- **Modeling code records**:
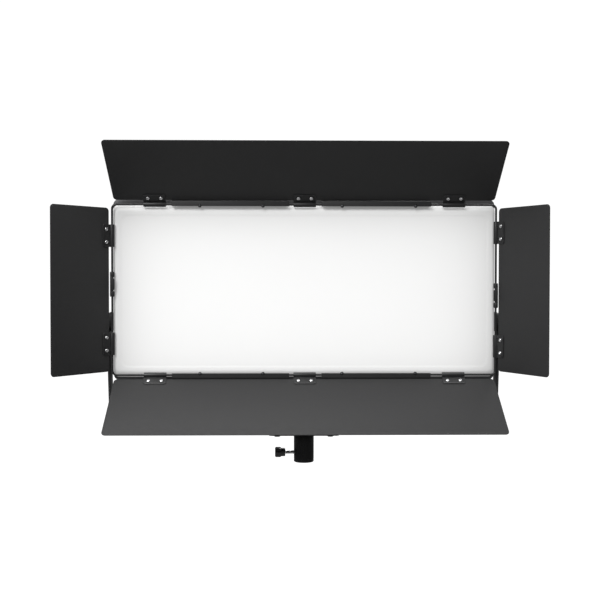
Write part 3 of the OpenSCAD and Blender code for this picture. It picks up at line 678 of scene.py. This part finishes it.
# ---------- leaves, clips and their screws ----------

def door_place(side, hinge):
    """Places a leaf's drawing: +X along the hinge, +Y outwards, +Z towards the light."""
    joint = JOINTS[hinge]
    opened = joint["range_deg"][1] - BACK_SWING
    turn = Matrix.Rotation(math.radians(-90 * side), 4, "Y")
    lean = Matrix.Rotation(math.radians(90 + opened), 4, "X")
    return Matrix.Translation(joint["pos_m"]) @ turn @ lean


def leaf(name, node, body, place, gap, length, half, lift):
    """Sheet leaf with round corners, wider at its outer edge."""
    r = LEAF_CORNER
    spots = [(half[0] - r, gap + r, -90), (half[1] - r, length - r, 0),
             (r - half[1], length - r, 90), (r - half[0], gap + r, 180)]
    outline = []
    for x, y, start in spots:
        outline += arc(x, y, r, start, start + 90, 7)
    bm = solid(slab, outline, -lift - SHEET, -lift, 0.4 * MM, place)
    piece(name, bm, body, "leaf_black", node)


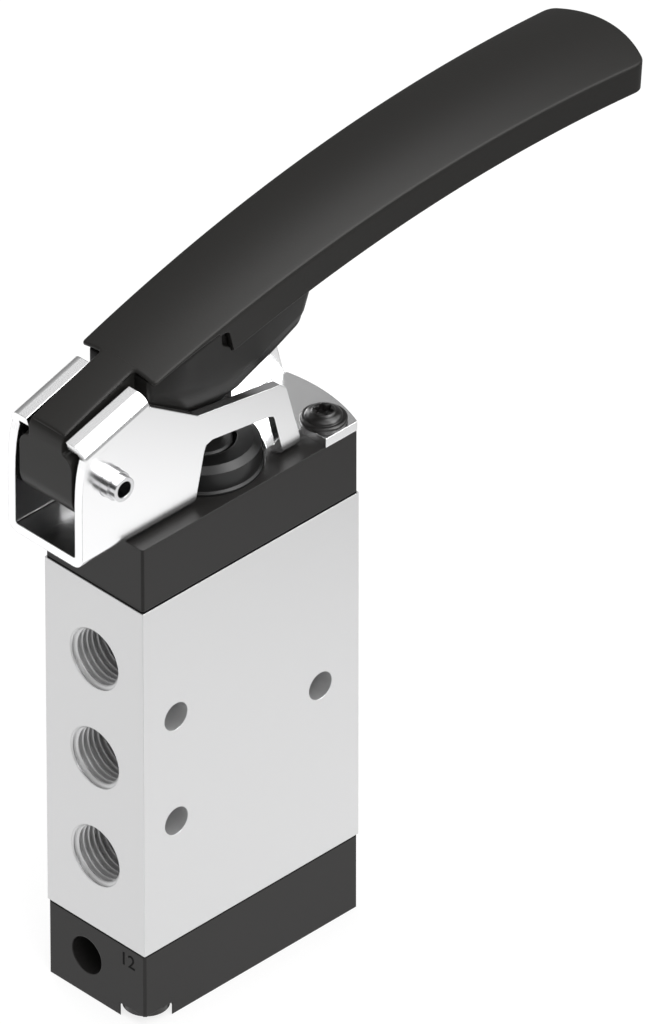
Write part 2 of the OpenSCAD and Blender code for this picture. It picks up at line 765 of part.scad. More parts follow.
// Point and ring of the spring's wire
function coil_point(a, lift) = [coil_r * cos(a), coil_r * sin(a), spring_floor + wire_r + 0.02 + lift];
module return_spring() {
    steps = coil_turns * 16;
    sides = 8;
    rise = spring_top - spring_floor - 2 * wire_r - 0.04;
    points = [for (i = [0 : steps]) for (j = [0 : sides - 1])
        let (a = i * 360 / 16, t = j * 360 / sides, r = coil_r + wire_r * cos(t))
        [r * cos(a), r * sin(a), coil_point(a, rise * i / steps)[2] + wire_r * sin(t)]];
    walls = [for (i = [0 : steps - 1]) for (j = [0 : sides - 1])
        [i * sides + j, i * sides + (j + 1) % sides, (i + 1) * sides + (j + 1) % sides, (i + 1) * sides + j]];
    ends = [[for (j = [sides - 1 : -1 : 0]) j], [for (j = [0 : sides - 1]) steps * sides + j]];
    color("silver") polyhedron(points, concat(walls, ends));
}

// Pan head screw with a flange, head upwards, seated on z = 0
module flange_screw(shank) {
    dome_r = head_r - 0.8;
    socket_r = 1.4;
    translate([0, 0, -shank]) cylinder(r = screw_r, h = shank + cut);
    rotate_extrude() polygon([
        [0, 0], [head_r, 0], [head_r, 0.6], [dome_r + 0.1, 0.8], [dome_r, 0.95],
        [dome_r - 0.3, head_h - 0.75], [dome_r - 1.1, head_h - 0.2], [dome_r - 1.9, head_h],
        [socket_r, head_h], [socket_r, head_h - 1.3], [0, head_h - 1.3]]);
}

module bracket_screws() {
    shank = washer_t + sheet + top_cap_h + gasket_t + screw_bite - 0.5;
    color("dimgray") at_bracket_screws() translate([0, 0, deck + sheet + washer_t]) flange_screw(shank);
}

module bracket_washers() {
    color("dimgray") at_bracket_screws() translate([0, 0, deck + sheet]) difference() {
        cylinder(r = head_r - 0.15, h = washer_t);
        translate([0, 0, -1]) cylinder(r = screw_r + 0.2, h = washer_t + 2);
    }
}

module bottom_cap_screws() {
    shank = low_cap_h - pocket_h + gasket_t + screw_bite - 0.5;
    rim_h = 1.1;
    dome_h = pocket_h - 0.7;
    color("dimgray") at_low_screws() translate([0, 0, pocket_h]) mirror([0, 0, 1]) {
        translate([0, 0, -shank]) cylinder(r = screw_r, h = shank + cut);
        cylinder(r = head_r, h = rim_h);
        cylinder(r1 = head_r - 0.8, r2 = head_r - 1.6, h = dome_h);
    }
}

valve_body();
top_cap();
bottom_cap();
top_gasket();
bottom_gasket();
lever_bracket();
pivot_pin();
lever_handle();
pressure_block();
plunger();
plunger_guide();
wiper_ring();
plunger_o_ring();
guide_o_ring();
spool();
spool_seals();
spacer_cages();
end_sleeves();
spring_seat();
return_spring();
bracket_screws();
bracket_washers();
bottom_cap_screws();
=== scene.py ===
"""Finger lever valve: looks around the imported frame.

The ports in front face -X, and z = 0 is the underside of the lower cap. Shapes are drawn in
millimetres and made in metres.
"""

import json
import math

import bmesh
import bpy
from mathutils import Matrix, Vector


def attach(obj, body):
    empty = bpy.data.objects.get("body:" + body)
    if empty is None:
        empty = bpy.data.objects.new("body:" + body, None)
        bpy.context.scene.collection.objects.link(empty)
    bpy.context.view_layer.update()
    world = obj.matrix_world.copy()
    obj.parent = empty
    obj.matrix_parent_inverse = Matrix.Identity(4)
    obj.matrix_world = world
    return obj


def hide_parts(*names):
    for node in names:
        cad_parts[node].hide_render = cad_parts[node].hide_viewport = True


MM = 0.001
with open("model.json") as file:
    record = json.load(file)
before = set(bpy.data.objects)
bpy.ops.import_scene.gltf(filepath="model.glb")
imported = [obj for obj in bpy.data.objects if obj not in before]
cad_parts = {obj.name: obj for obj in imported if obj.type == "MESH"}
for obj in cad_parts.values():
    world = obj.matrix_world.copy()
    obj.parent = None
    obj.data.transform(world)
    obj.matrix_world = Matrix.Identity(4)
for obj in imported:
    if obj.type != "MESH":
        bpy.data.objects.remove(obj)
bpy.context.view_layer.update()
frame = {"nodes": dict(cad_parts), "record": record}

# Sizes in millimetres that pieces and camera share: the aluminium block, and DECK, the height of the
# upper cap's top
BLOCK_FOOT = 17.2
BLOCK_TALL = 79.6
BLOCK_WIDE = 26.5
BLOCK_MID = BLOCK_FOOT + BLOCK_TALL / 2
DECK = 111.4


# Materials
MATS = {}


def principled(name):
    """A named material with one Principled shader: its node tree and the shader."""
    material = bpy.data.materials.new(name)
    material.use_nodes = True
    tree = material.node_tree
    tree.nodes.clear()
    output = tree.nodes.new("ShaderNodeOutputMaterial")
    shader = tree.nodes.new("ShaderNodeBsdfPrincipled")
    tree.links.new(shader.outputs["BSDF"], output.inputs["Surface"])
    MATS[name] = material
    return tree, shader


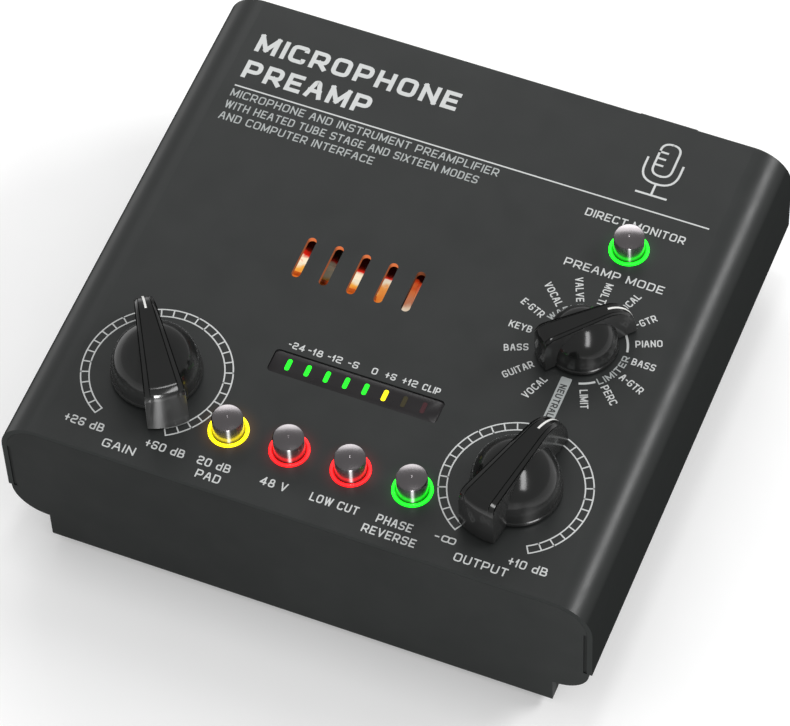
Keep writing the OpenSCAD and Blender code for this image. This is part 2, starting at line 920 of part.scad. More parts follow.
module power_inlet() {
  pin_r = 1.04;
  color("#1b1c1e") difference() {
    union() {
      box([inlet_x - 4.9, rear_y - panel_t - 12, power_z - 5.5],
          [inlet_x + 4.9, rear_y - panel_t, power_z + 5.5]);
      bar_y(inlet_x, power_z, 4.5, rear_y - panel_t - fit, rear_y + 0.4);
    }
    bar_y(inlet_x, power_z, 3.2, rear_y - panel_t - 9, rear_y + cut);
  }
  color("silver") {
    bar_y(inlet_x, power_z, pin_r, rear_y - panel_t - 10, rear_y - 1);
    translate([inlet_x, rear_y - 1, power_z]) sphere(pin_r);
  }
}

module power_switch() {
  color("#1b1c1e") difference() {
    box([power_x - 4.2, rear_y - panel_t - 14, power_z - 4.5],
        [power_x + 4.2, rear_y - panel_t, power_z + 4.5]);
    bar_y(power_x, power_z, 2.05, rear_y - panel_t - 9, rear_y);
  }
}

module power_button() {
  color("#2a2b2c") {
    bar_y(power_x, power_z, 4.0, rear_y + 0.6, rear_y + 3.0);
    bar_y(power_x, power_z, 2.0, rear_y - panel_t - 6.5, rear_y + 1);
  }
}

top_cover();
bottom_tray();
front_panel();
rear_panel();
case_screws();
rubber_feet();
gain_knob();
gain_pointer();
gain_shaft();
output_knob();
output_pointer();
output_shaft();
mode_knob();
mode_pointer();
mode_shaft();
gain_pot();
output_pot();
mode_encoder();
shaft_washers();
shaft_nuts();
pad_button();
phantom_button();
low_cut_button();
phase_button();
monitor_button();
pad_light_ring();
phantom_light_ring();
low_cut_light_ring();
phase_light_ring();
monitor_light_ring();
push_switches();
meter_window();
green_meter_leds();
yellow_meter_leds();
red_meter_led();
control_board();
board_spacers();
board_header();
main_board();
board_screws();
capacitors();
amplifier_chips();
glow_leds();
tube_glass();
tube_plates();
tube_pins();
tube_socket();
socket_board();
combo_jack();
combo_contacts();
combo_latch();
xlr_output();
xlr_pins();
jack_output();
jack_nut();
connector_screws();
usb_port();
power_inlet();
power_switch();
power_button();
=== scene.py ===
import json
import math

import bmesh
import bpy
from mathutils import Matrix, Vector


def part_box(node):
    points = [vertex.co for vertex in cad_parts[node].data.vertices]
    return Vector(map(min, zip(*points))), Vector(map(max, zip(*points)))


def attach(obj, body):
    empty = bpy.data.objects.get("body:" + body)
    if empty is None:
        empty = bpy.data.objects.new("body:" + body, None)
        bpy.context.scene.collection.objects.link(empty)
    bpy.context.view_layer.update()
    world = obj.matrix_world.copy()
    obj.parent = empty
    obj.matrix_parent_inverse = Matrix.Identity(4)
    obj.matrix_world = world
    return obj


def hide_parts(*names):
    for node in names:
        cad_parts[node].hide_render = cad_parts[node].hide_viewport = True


# The looks of a desktop microphone preamp. Lengths are in millimetres in the object's own
# frame: X to the right, Y from the front panel to the connectors, Z up. MM turns them into metres.

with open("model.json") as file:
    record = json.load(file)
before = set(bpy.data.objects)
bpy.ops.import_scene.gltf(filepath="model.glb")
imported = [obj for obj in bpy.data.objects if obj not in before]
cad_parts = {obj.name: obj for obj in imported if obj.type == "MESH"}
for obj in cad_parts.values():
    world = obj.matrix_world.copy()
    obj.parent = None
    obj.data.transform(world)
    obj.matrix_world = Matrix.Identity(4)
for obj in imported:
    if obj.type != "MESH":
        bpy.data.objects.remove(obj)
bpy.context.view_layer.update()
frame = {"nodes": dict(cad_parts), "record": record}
NODES = frame["nodes"]
MM = 0.001


def box_mm(node):
    low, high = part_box(node)
    return low / MM, high / MM


def middle(node):
    low, high = box_mm(node)
    return (low + high) / 2


# The cover: its front edge, top face, half width and lower edge, its sheet and its rounded shoulders.
COVER_LOW, COVER_HIGH = box_mm("top_cover")
FRONT = COVER_LOW.y
TOP = COVER_HIGH.z
HALF = COVER_HIGH.x
SEAM = TOP - 24.4
WALL = 1.2
SHOULDER = 9.0


# ---- Geometry helpers ----

def soften(points, closed=False, steps=4):
    """Rounds each corner that gives a radius as its third number."""
    out = []
    count = len(points)
    for i, point in enumerate(points):
        here = Vector(point[:2])
        radius = point[2] if len(point) > 2 else 0
        if not radius or not (closed or 0 < i < count - 1):
            out.append(here)
            continue
        before = Vector(points[i - 1][:2]) - here
        after = Vector(points[(i + 1) % count][:2]) - here
        room_before = before.length * (0.95 if not closed and i == 1 else 0.5)
        room_after = after.length * (0.95 if not closed and i == count - 2 else 0.5)
        reach = min(radius, room_before, room_after)
        start = here + before.normalized() * reach
        end = here + after.normalized() * reach
        for k in range(steps + 1):
            t = k / steps
            out.append(start * (1 - t) ** 2 + here * 2 * t * (1 - t) + end * t * t)
    return out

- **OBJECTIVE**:
Starting at the line that contains "tube_pins();", repeat each line exactly, and stop after the line that contains "SHOULDER = 9.0".

- **REPLY TO THE EXERCISE**:
tube_pins();
tube_socket();
socket_board();
combo_jack();
combo_contacts();
combo_latch();
xlr_output();
xlr_pins();
jack_output();
jack_nut();
connector_screws();
usb_port();
power_inlet();
power_switch();
power_button();
=== scene.py ===
import json
import math

import bmesh
import bpy
from mathutils import Matrix, Vector


def part_box(node):
    points = [vertex.co for vertex in cad_parts[node].data.vertices]
    return Vector(map(min, zip(*points))), Vector(map(max, zip(*points)))


def attach(obj, body):
    empty = bpy.data.objects.get("body:" + body)
    if empty is None:
        empty = bpy.data.objects.new("body:" + body, None)
        bpy.context.scene.collection.objects.link(empty)
    bpy.context.view_layer.update()
    world = obj.matrix_world.copy()
    obj.parent = empty
    obj.matrix_parent_inverse = Matrix.Identity(4)
    obj.matrix_world = world
    return obj


def hide_parts(*names):
    for node in names:
        cad_parts[node].hide_render = cad_parts[node].hide_viewport = True


# The looks of a desktop microphone preamp. Lengths are in millimetres in the object's own
# frame: X to the right, Y from the front panel to the connectors, Z up. MM turns them into metres.

with open("model.json") as file:
    record = json.load(file)
before = set(bpy.data.objects)
bpy.ops.import_scene.gltf(filepath="model.glb")
imported = [obj for obj in bpy.data.objects if obj not in before]
cad_parts = {obj.name: obj for obj in imported if obj.type == "MESH"}
for obj in cad_parts.values():
    world = obj.matrix_world.copy()
    obj.parent = None
    obj.data.transform(world)
    obj.matrix_world = Matrix.Identity(4)
for obj in imported:
    if obj.type != "MESH":
        bpy.data.objects.remove(obj)
bpy.context.view_layer.update()
frame = {"nodes": dict(cad_parts), "record": record}
NODES = frame["nodes"]
MM = 0.001


def box_mm(node):
    low, high = part_box(node)
    return low / MM, high / MM


def middle(node):
    low, high = box_mm(node)
    return (low + high) / 2


# The cover: its front edge, top face, half width and lower edge, its sheet and its rounded shoulders.
COVER_LOW, COVER_HIGH = box_mm("top_cover")
FRONT = COVER_LOW.y
TOP = COVER_HIGH.z
HALF = COVER_HIGH.x
SEAM = TOP - 24.4
WALL = 1.2
SHOULDER = 9.0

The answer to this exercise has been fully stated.